The former first minister’s lawyers said the government had indicated it intended to produce submissions to the inquiry which in their view represented “a clear breach of court orders and undertakings”.

In a letter to MSPs conducting the Holyrood inquiry, Mr Salmond’s lawyers claimed production of the submissions would have “constituted a clear contempt of court”.

Some material which the government had indicated to us it intended to produce, as part of its submissions, in our view represented a clear breach of court orders and undertakings. It would consequently have constituted a clear contempt of court.”

Alex Salmond’s lawyer

The letter from David McKie of Levy McRae said the government had been told that the lawyers would “return to court” on Mr Salmond’s behalf if there was an attempt to breach court rulings.

The letter also accused the Scottish Government of a “data breach” to a newspaper and demanded an investigation into the alleged leak, saying it should be reported to the ICO, the UK independent body set up to uphold information rights.

Sir Peter Housden gives evidence to a Scottish Parliament committee examining the handling of harassment allegations against former first minister Alex Salmond.

Mr McKie’s letter said: “Some material which the government had indicated to us it intended to produce, as part of its submissions, in our view represented a clear breach of court orders and undertakings. It would consequently have constituted a clear contempt of court. We informed the Scottish Government last month that we would return to court on behalf of our client if they attempted to breach court rulings or undertakings.”

The controversy over the release of information to the Holyrood inquiry has been a long-running sore. The Scottish Government has come under fire from a different direction with committee members attacking it for failing to make documents available.

The Holyrood inquiry was launched after Mr Salmond successfully took the Scottish Government to the Court of Session. The court found that the Scottish Government’s own internal investigations into complaints made against Mr Salmond when he was first minister was “tainted with apparent bias”.

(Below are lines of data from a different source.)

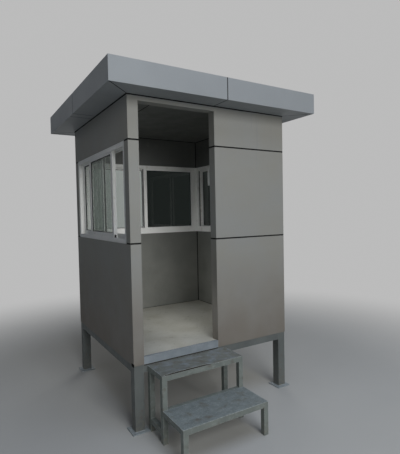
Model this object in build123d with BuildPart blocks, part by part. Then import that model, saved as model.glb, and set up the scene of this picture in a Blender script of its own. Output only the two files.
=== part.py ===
"""Small clad guard booth on four steel legs, with a two-step unit at its open doorway.

Millimetres. X runs right along the front, Y runs from the front to the back and Z up.
The origin is the centre of the four legs at ground level. The doorway faces -Y.
"""

from build123d import *
import os

os.makedirs("parts", exist_ok=True)

# Driving dimensions of the body
body_width = 1500.0
body_depth = 1500.0
sheet = 4.0
post_size = 75.0
post_wall = 2.0

# Levels above the ground
floor_level = 560.0
soffit_level = 2500.0
roof_height = 172.0

# Heights measured from the floor, the window sill and the soffit
threshold_height = 55.0
sill_joint_height = 852.0
window_band = 762.0
header_height = 40.0
ceiling_drop = 15.0

# Joints between cladding panels
joint = 8.0

# Floor
floor_beam_width = 50.0
floor_beam_height = 100.0
deck_thickness = 15.0
joist_width = 40.0
joist_height = 80.0
joist_spacing = 335.0

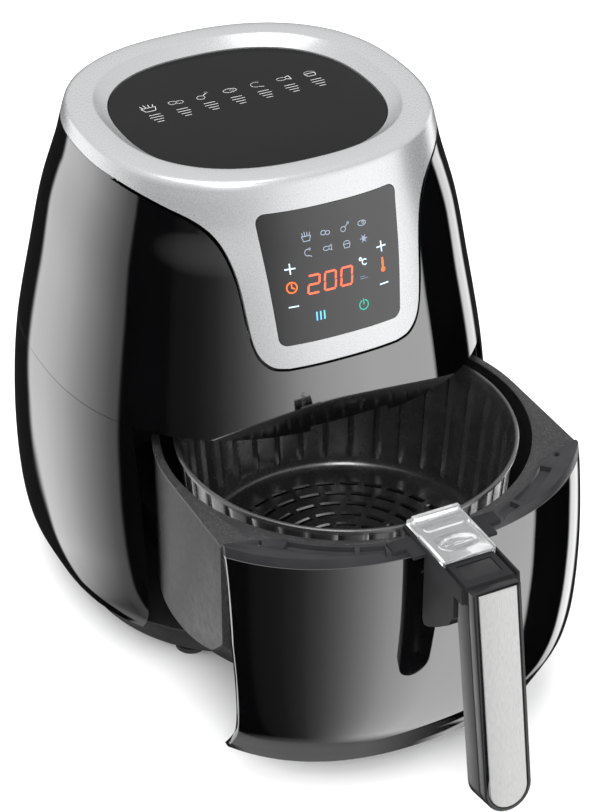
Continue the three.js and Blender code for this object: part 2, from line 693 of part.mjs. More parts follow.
class SpringCurve extends THREE.Curve {
  getPoint(t, target = new THREE.Vector3()) {
    const angle = t * 2 * Math.PI * 4;
    const z = 161.8 + 9.8 * t;
    return target.set(2.6 * Math.cos(angle), BUTTON_Y + 2.6 * Math.sin(angle), z);
  }
}
add('button_spring', tube(new SpringCurve(), 0.35, 24), 'steel', basket);

const guard = join(
  box(-17, 17, -166, -122, 177, 179),
  box(-16.8, -15, -165, -136, 173.2, 178),
  box(15, 16.8, -165, -136, 173.2, 178),
  box(-15, 15, -128.5, -125, 178, 183),
);
add('button_guard', guard, 'clear', basket);

export default fryer;
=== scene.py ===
import math

import bmesh
import bpy
from mathutils import Matrix, Vector


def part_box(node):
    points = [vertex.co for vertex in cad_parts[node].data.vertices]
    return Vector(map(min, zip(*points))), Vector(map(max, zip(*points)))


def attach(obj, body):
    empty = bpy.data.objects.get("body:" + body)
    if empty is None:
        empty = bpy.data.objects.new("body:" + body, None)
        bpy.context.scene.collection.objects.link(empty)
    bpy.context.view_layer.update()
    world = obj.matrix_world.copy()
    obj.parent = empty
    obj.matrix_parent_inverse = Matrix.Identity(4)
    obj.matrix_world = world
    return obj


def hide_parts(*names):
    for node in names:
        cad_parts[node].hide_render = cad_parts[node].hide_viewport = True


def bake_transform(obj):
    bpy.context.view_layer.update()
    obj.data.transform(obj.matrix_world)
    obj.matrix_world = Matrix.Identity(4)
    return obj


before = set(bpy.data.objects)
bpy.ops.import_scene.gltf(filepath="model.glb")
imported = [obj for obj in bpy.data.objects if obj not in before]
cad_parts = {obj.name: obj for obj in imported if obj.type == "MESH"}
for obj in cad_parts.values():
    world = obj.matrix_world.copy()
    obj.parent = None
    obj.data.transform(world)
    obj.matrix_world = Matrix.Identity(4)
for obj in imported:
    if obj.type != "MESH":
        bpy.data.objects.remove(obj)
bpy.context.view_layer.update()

# ---- Studio ---------------------------------------------------------------------------------
# A wide pale sheet under the appliance, a large soft light overhead, and round it a studio of
# bright screens and black boards, which the gloss mouldings mirror as upright bands.

MM = 0.001
floor_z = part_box("foot_front_left")[0].z

# Left to right round the appliance: [direction in degrees from +X, brightness of the screen]
SCREENS = [
    (-180, 0.0), (-154, 0.0), (-151, 0.02), (-135, 0.04), (-123, 0.10), (-118, 0.17), (-112, 0.25),
    (-108, 0.34), (-103, 0.46), (-98, 0.62), (-89, 1.0), (-80, 1.5), (-72, 1.8), (-60, 2.2),
    (-26, 2.1), (-24, 0.0), (12, 0.0), (15, 2.3), (28, 2.4), (32, 0.03), (108, 0.02), (111, 1.9),
    (119, 1.95), (132, 1.72), (142, 1.33), (155, 0.86), (167, 0.47), (173, 0.36), (175, 0.0),
    (180, 0.0),
]
SCREEN_PEAK = 2.5
# Brightness of what lies straight above, as mirrored and as it lights a dull surface, and below
OVERHEAD, OVERHEAD_ON_DULL, UNDERFOOT = 0.8, 0.9, 0.4


class Value:
    """A number that varies over a surface, kept as the socket that carries it."""

    def __init__(self, nodes, socket):
        self.nodes, self.socket = nodes, socket

    def reckon(self, operation, *others):
        return self.nodes.add("ShaderNodeMath", {"operation": operation}, {
            i: value for i, value in enumerate((self, *others))
        })

    def clamped(self, slope, start):
        """slope times the value, plus start, kept between 0 and 1."""
        ramp = self.reckon("MULTIPLY_ADD", slope, start)
        ramp.socket.node.use_clamp = True
        return ramp

    def __add__(self, other):
        return self.reckon("ADD", other)

    def __sub__(self, other):
        return self.reckon("SUBTRACT", other)

    def __mul__(self, other):
        return self.reckon("MULTIPLY", other)

    def __truediv__(self, other):
        return self.reckon("DIVIDE", other)

    def __rsub__(self, other):
        return self.nodes.number(other).reckon("SUBTRACT", self)

    __radd__ = __add__
    __rmul__ = __mul__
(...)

The botched Scottish Government investigation into the claims against Mr Salmond cost the taxpayer more than £500,000 for the ex-SNP leader’s legal fees.

John Swinney.

Last month Deputy First Minister John Swinney told MSPs the Government would be releasing more evidence about its investigation into the complaints to the Holyrood inquiry.

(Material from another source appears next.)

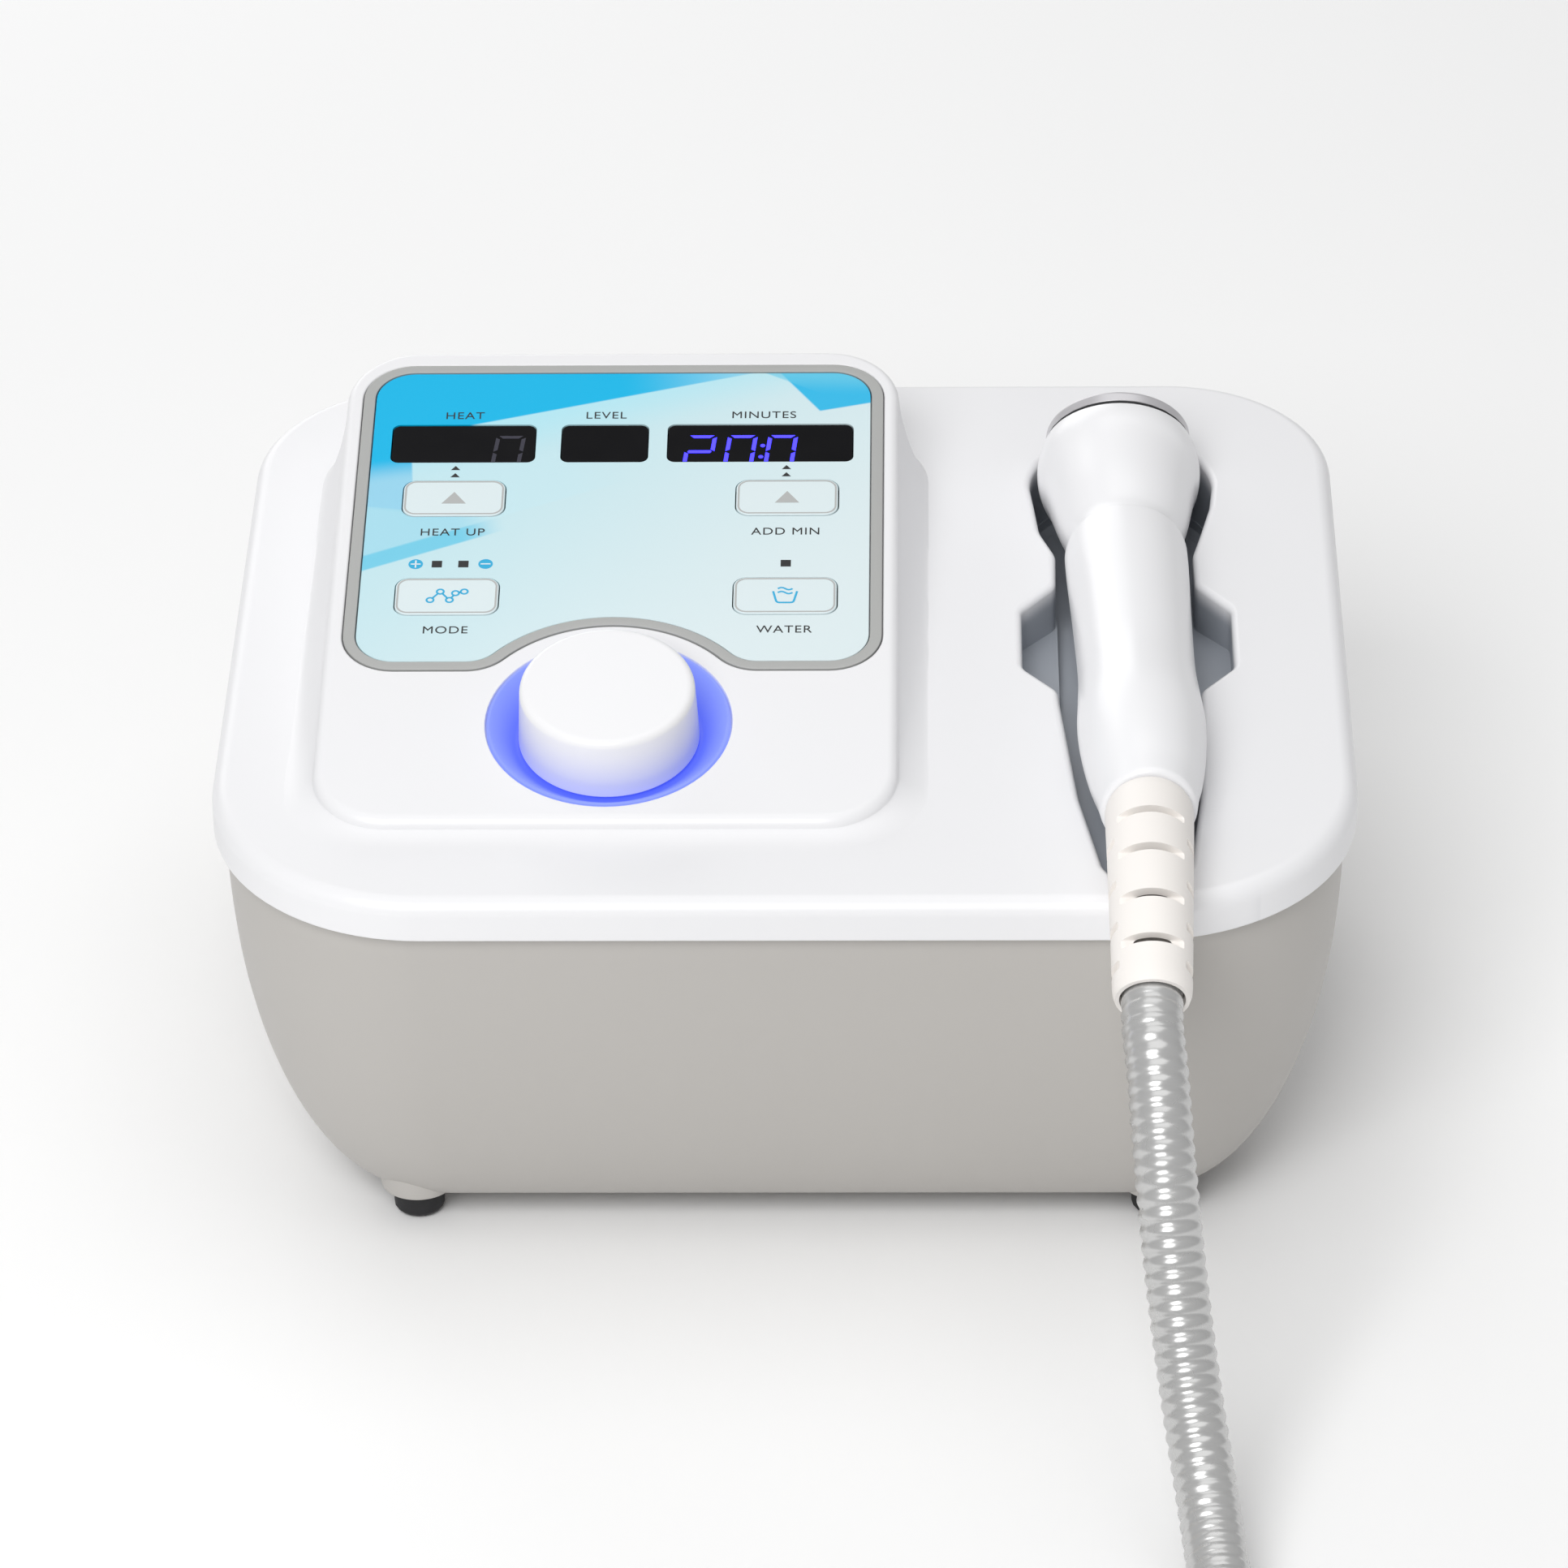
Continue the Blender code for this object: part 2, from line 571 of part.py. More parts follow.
def build_panel():
    frame = finish("panel_frame", prism(panel_outline(CLEARANCE), -PANEL_THICKNESS, 0.2), "silver_trim", CONSOLE)
    cut(frame, cutter("frame_inside", prism(panel_outline(FRAME_WIDTH), -9.0, 9.0), CONSOLE))
    inside = panel_outline(FRAME_WIDTH + CLEARANCE)
    panel = finish("control_panel", prism(inside, -PANEL_THICKNESS, 0.0), "overlay", CONSOLE)
    for name, (x, width, display) in WINDOWS.items():
        hole = rounded_plate(x, WINDOW_V, width, WINDOW_HEIGHT, 2.6)
        cut(panel, cutter(f"window_hole_{name}", prism(hole, -9.0, 9.0), CONSOLE))
        plate = rounded_plate(x, WINDOW_V, width - 2 * CLEARANCE, WINDOW_HEIGHT - 2 * CLEARANCE, 2.3)
        finish(f"display_window_{name}", prism(plate, -1.9, -0.15), "window", CONSOLE)
        low, high = WINDOW_V - DISPLAY_HEIGHT / 2, WINDOW_V + DISPLAY_HEIGHT / 2
        body = block((x - display / 2, x + display / 2), (low, high), (BOARD_TOP + CLEARANCE, -3.4))
        finish(f"led_display_{name}", body, "black_plastic", CONSOLE)
    for name, (x, v) in KEYS.items():
        hole = rounded_plate(x, v, KEY_SIZE[0] + 0.7, KEY_SIZE[1] + 0.7, KEY_RADIUS + 0.3)
        cut(panel, cutter(f"key_hole_{name}", prism(hole, -9.0, 9.0), CONSOLE))
        cap = finish(f"{name}_key", prism(rounded_plate(x, v, *KEY_SIZE, KEY_RADIUS), -2.4, 0.35), "key", CONSOLE)
        bottom = BOARD_TOP + CLEARANCE + SWITCH_HEIGHT + KEY_TRAVEL + CLEARANCE
        join(cap, cutter(f"{name}_stem", rod(2.4, bottom, -1.2, x, v, 12), CONSOLE))
        switch = block((x - 3, x + 3), (v - 3, v + 3), (BOARD_TOP + CLEARANCE, BOARD_TOP + CLEARANCE + SWITCH_HEIGHT))
        finish(f"{name}_switch", switch, "black_plastic", CONSOLE)
    board = rounded_rectangle(-124.0, 20.5, -31.5, 88.0, 4.0, 2)
    finish("display_board", prism(board, BOARD_TOP - BOARD_THICKNESS, BOARD_TOP), "circuit_board", CONSOLE)


def build_knob():
    dish = [(35.2, 0.0), (RING_RADIUS, -0.5), (RING_RADIUS, -RING_FLANGE), (RING_BODY_RADIUS, -RING_FLANGE),
            (RING_BODY_RADIUS, DISH_BOTTOM), (5.1, DISH_BOTTOM), (5.1, DISH_FLOOR), (28.0, DISH_FLOOR),
            (28.6, -5.6), (30.6, -4.1), (33.0, -2.0)]
    turned("light_ring", dish, "blue_light", KNOB, 40)
    knob = [(0.0, KNOB_TOP), (KNOB_TOP_RADIUS - 3.0, KNOB_TOP), (KNOB_TOP_RADIUS - 1.2, KNOB_TOP - 0.5),
            (KNOB_TOP_RADIUS - 0.2, KNOB_TOP - 1.6), (KNOB_TOP_RADIUS, KNOB_TOP - 3.0), (KNOB_RADIUS, KNOB_BASE),
            (KNOB_RADIUS - 2.4, KNOB_BASE), (KNOB_TOP_RADIUS - 2.4, 10.5), (7.0, 10.5), (7.0, -2.4),
            (SHAFT_RADIUS + CLEARANCE, -2.4), (SHAFT_RADIUS + CLEARANCE, 8.5), (0.0, 8.5)]
    turned("intensity_knob", knob, "white_abs", KNOB, 40, closed=False)
    turned("encoder_shaft", [(0.0, 8.2), (SHAFT_RADIUS, 7.4), (SHAFT_RADIUS, ENCODER_BOTTOM - 1.0),
                             (0.0, ENCODER_BOTTOM - 1.0)], "steel", KNOB, 14, closed=False)
    housing = finish("encoder_body", block((-7, 7), (-7, 7), (ENCODER_BOTTOM, DISH_BOTTOM - CLEARANCE)),
                     "black_plastic", KNOB)
    join(housing, cutter("encoder_bush", rod(4.6, DISH_BOTTOM - 2, -4.2, segments=16), KNOB))
    cut(housing, cutter("encoder_bore", rod(SHAFT_RADIUS + CLEARANCE, -40.0, 20.0, segments=16), KNOB))
    plunger = [(0.0, ENCODER_BOTTOM - 1.3), (5.5, ENCODER_BOTTOM - 1.3), (5.5, ENCODER_BOTTOM - 2.8),
               (0.0, ENCODER_BOTTOM - 2.8)]
    turned("encoder_plunger", plunger, "black_plastic", KNOB, 16, closed=False)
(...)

Mr Swinney said this included telling “any named individual whose personal data” was included in the files of their “legal right to object”. The deputy first minister said one person had objected.

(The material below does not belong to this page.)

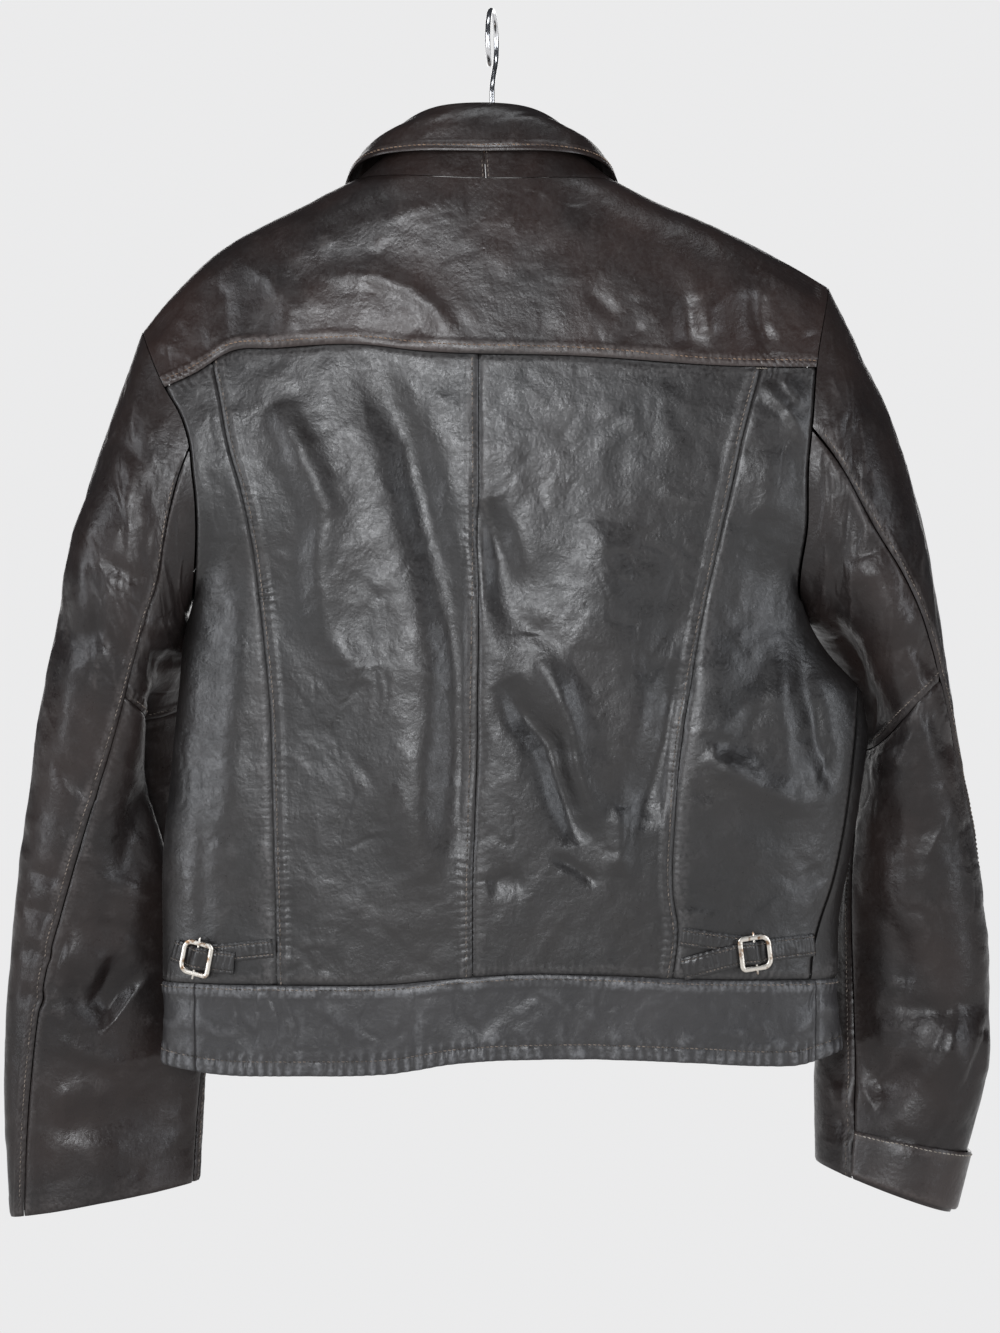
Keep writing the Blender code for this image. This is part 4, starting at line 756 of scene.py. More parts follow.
# ---------------------------------------------------------------------------------------------------------------
# The two fronts: hidden in the photograph and finished plainly. The wearer's left laps over the right. They meet the
# yoke at the shoulder lines, and their edges are topstitched.
FRONT_NECK_DROP = 62  # from the neck points down to the front neckline's middle
OVERLAP = 15  # how far each front reaches past the middle
UNDERLAP = 2.6  # how far the right front's edge is set back
FRONT_MIDDLE = -4


def front_neck(x):
    """The front neckline's height: a quarter ellipse down from each neck point."""
    left, right = SHOULDER[LEFT][-1], SHOULDER[RIGHT][-1]
    share = (x - FRONT_MIDDLE) / np.where(x < FRONT_MIDDLE, left[1] - FRONT_MIDDLE, right[1] - FRONT_MIDDLE)
    top = np.where(x < FRONT_MIDDLE, left[0], right[0])
    return top - FRONT_NECK_DROP * np.sqrt(1 - np.clip(share, 0, 1) ** 2)


def underlapped(points, side):
    """The right front's edge set back under the left front's."""
    if side == LEFT:
        return points
    inset = UNDERLAP * np.clip((FRONT_MIDDLE + OVERLAP + 40 - points[..., 0]) / 22, 0, 1)
    return points - inset[..., None] * np.array([0, 1, 0])


def front_edge_turn(side):
    reach = FRONT_MIDDLE + (OVERLAP if side == LEFT else -OVERLAP)
    return lambda z: turn_at(reach, z, FRONT)


def front_surface(side):
    """One front, from its side seam and armhole, u 0, to its edge past the middle, u 1."""
    reach = FRONT_MIDDLE + (OVERLAP if side == LEFT else -OVERLAP)
    knee, corner = LOW_STEPS / (LOW_STEPS + FRONT_STEPS), 0.42
    start_turn = (lambda z: 2 - SIDE_GAP + 0 * z) if side == LEFT else (lambda z: side_seam_turn(z) + SIDE_GAP)
    below = round_panel(start_turn, front_edge_turn(side), height_of(BAND, FRONT_BAND, SEAM / 2),
                        lambda x, y: LEVEL + 0 * x)

    def above(u, share):
        start = below(u[:, :1], np.ones_like(u[:, :1]))[..., 0]
        line_x, line_z = shoulder_path(side, np.clip(u / corner, 0, 1))
        past = np.clip((u - corner) / (1 - corner), 0, 1)
        neck_x = between(SHOULDER[side][-1][1], reach, 1 - np.cos(past * math.pi / 2))
        top_x = np.where(u < corner, line_x, neck_x)
        top_z = np.where(u < corner, line_z, front_neck(neck_x))
        share = (1 - np.cos(share * math.pi)) / 2
        x, z = between(start, top_x, share), between(LEVEL, top_z, share)
        corner_x = below(np.zeros((1, 1)), np.ones((1, 1)))[0, 0, 0]
        x = x + armhole_bow(side, corner_x, LEVEL, share) * np.cos(np.clip(u / 0.6, 0, 1) * math.pi / 2) ** 2
        return torso_at(x, z, FRONT)

    def surface(u, v):
        points = np.where((v > knee)[..., None], above(u, np.clip((v - knee) / (1 - knee), 0, 1)),
                          below(u, np.clip(v / knee, 0, 1)))
        return underlapped(points, side)

    return surface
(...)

Later the Daily Record published a report suggesting Mr Salmond was behind the objection. Mr McKie claimed the newspaper article suggested Mr Salmond was objecting to papers the Holyrood committee had asked for, adding: “He was not.”


Salmond’s call for a leak investigation

In a separate letter to the Scottish Government, Mr Salmond’s lawyers said the material referred to in the newspaper article related “exclusively” to a letter of August 18 marked “private and confidential”.

“The data breach is a clear contravention of the law. We are appalled that correspondence with the Scottish Government on matters as sensitive as those involved in this case cannot be sent with any confidence that they will be treated appropriately and in good faith,” Mr McKie said.

“Furthermore, the breach appears to have been selective and deliberately misleading. It has resulted in a highly defamatory and misleading article being published about our client. That, doubtless, was the intention.

“We therefore ask you undertake an immediate investigation and to identify all parties who received a copy of our letter. That will assist in identifying the source of the data breach. Please confirm that you will report this clear data breach to the ICO immediately. If not, please set out the basis for your refusal to do so.”

In his letter to the committee, Mr McKie said Mr Salmond was not attempting to block papers being released, as suggested in the article, and was prepared to share the letter confidentially with the committee if asked.

Jackie Baillie, committee member and Labour MSP.

He added: “Our client’s position is clear – he seeks to facilitate the maximum lawful disclosure of documents whilst respecting and, if necessary, enforcing the orders of the court.

“In contrast, the Government appears prepared to risk contempt of court by offering documents the committee has not asked for, while simultaneously refusing to provide the committee with material it has asked for and can lawfully provide, such as the external legal advice on the judicial review.”

Labour committee member Jackie Baillie said: “If it is true that the Scottish Government leaked sensitive information to the Daily Record newspaper then there are serious questions for senior members of the government to answer.

“By practising evasion and now leaking, the Scottish Government is neither covering itself in glory nor acting as a government should.

“It seems that the Scottish Government’s default mode of operation is cloak and dagger. This is not acceptable and must end.”

A Scottish Government spokesperson said:

“We have already replied to Levy & McRae to say we have no evidence of any leak of their client’s data or correspondence on this matter from the Scottish Government.

“The Scottish Government has cooperated fully with the Committee and will continue to do so.”